A pre-emptive strike late on Thursday night against ratings agencies downgrading Ireland below the minimum needed for institutions pledging Irish paper as collateral, on account of the fresh bank capitalisation costs:
The Governing Council of the European Central Bank (ECB) has decided to suspend the application of the minimum credit rating threshold in the collateral eligibility requirements for the purposes of the Eurosystem’s credit operations in the case of marketable debt instruments issued or guaranteed by the Irish government. The suspension applies to all outstanding and new marketable debt instruments. It will be maintained until further notice.

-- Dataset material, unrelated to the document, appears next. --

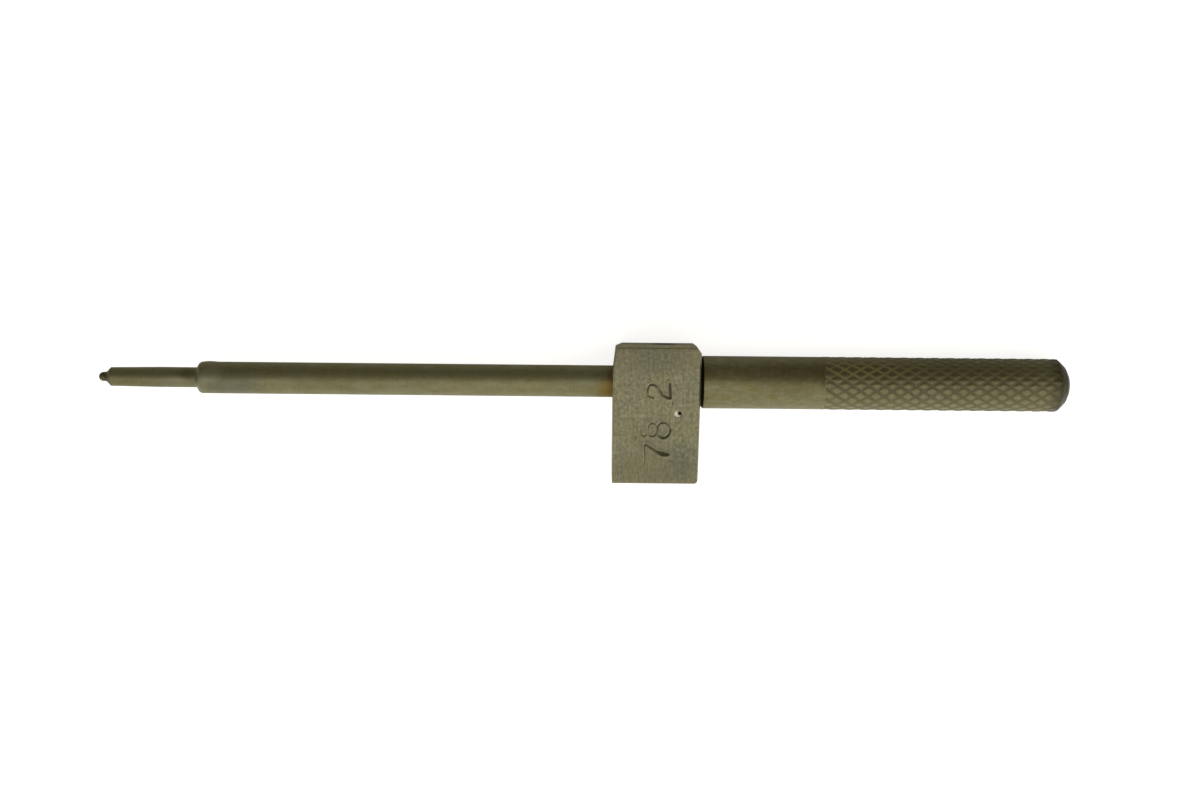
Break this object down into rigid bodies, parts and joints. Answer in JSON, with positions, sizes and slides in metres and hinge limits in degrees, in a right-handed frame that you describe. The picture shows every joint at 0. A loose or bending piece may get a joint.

The Irish government is implementing the economic and financial adjustment programme negotiated with the European Commission, in liaison with the ECB, and the International Monetary Fund. The Governing Council has assessed the programme positively. The suspension announced herewith is based on this positive assessment of the programme, the commitment of the Irish government to fully implement it and the Irish government’s decisions of 31 March 2011 to ensure – following its thorough asset valuation exercise – a capital increase totalling EUR 24 billion (out of which EUR 3 billion in the form of contingent capital), for four Irish banks, and to deleverage and downsize the banking sector.
The Governing Council therefore deems debt instruments issued or guaranteed by the Irish government to fulfil the credit standards required for collateral in Eurosystem credit operations. The relevant risk control measures will be reviewed on a continuous basis.
Ireland is rated BBB+ by Fitch, Baa1 by Moody’s, and A- by Standard & Poor’s. Moody’s and S&P are on negative watch.
Actually — could this also be the first step to a lending facility replacing Ireland’s emergency liquidity? Or just to ensure that emergency liquidity won’t grow even bigger for the ECB to pick up later?
Why we think it could be that first step: in addition to allowing Ireland’s banks to continue repo’ing government-guaranteed instruments in normal ECB operations, it effectively makes it somewhat easier for the ECB to accept even a sub-investment grade Irish government guarantee on any new lending facility.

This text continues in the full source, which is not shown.